I don't even think that's remotely true. My understanding is that it's on the order of a few months to a year, and it relates to things that are negligible to the average end user. They are edge case things like experimental 3d rendering. The most significant one I can think of is Webp, but they resisted adoption for principled reasons relating to Google's control over that format and aggressive pushing of it, which is a good thing not a bad thing, and an important example of how rushing to adopt new standards it's not necessarily just a sign of browser health but also an anti-competitive practice intentionally pushed by companies that have money to throw around for that purpose.
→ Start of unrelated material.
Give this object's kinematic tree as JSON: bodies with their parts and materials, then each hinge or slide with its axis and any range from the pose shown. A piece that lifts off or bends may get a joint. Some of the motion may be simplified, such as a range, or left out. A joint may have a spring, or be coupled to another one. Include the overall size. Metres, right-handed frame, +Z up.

I've seen two cases that actually directly impacted my ability to use Firefox. I can only presume there are many more. Those being supporting the column-span CSS property (available since 2010 in other browsers with vendor prefix, and early 2016 without, while being late 2019 for FF) and supporting iPad OS's multi-window functionality (introduced mid 2019, Firefox has had it for just a handful of months now). I have first hand experience telling me very directly that this is true.
There's also been a lot of talk about Firefox's lack of support for PWAs. I've not experienced that myself to be able to comment more than to say I've noted others have complaints.
That's how Chromium works.
Anyone can see the source, but it doesn't mean that anyone's code makes it into Chromium, because Google picks and chooses. Chromium has a "reviewer pool" of Google developers doing all the picking and choosing. Getting into the reviewer pool takes months to years of building up a contribution history and being vetted by the Google team.
They're completely at the mercy of how Google integrates things like DRM, or web standards that Google wants to push, like a deeply integrated into the browser and actively maintained with little to no alternative. The engineering overhead of sustaining and increasingly complex fork of Chromium is unsustainable and unless you have the development capability to compete, Google controls the destiny of any chromium browser.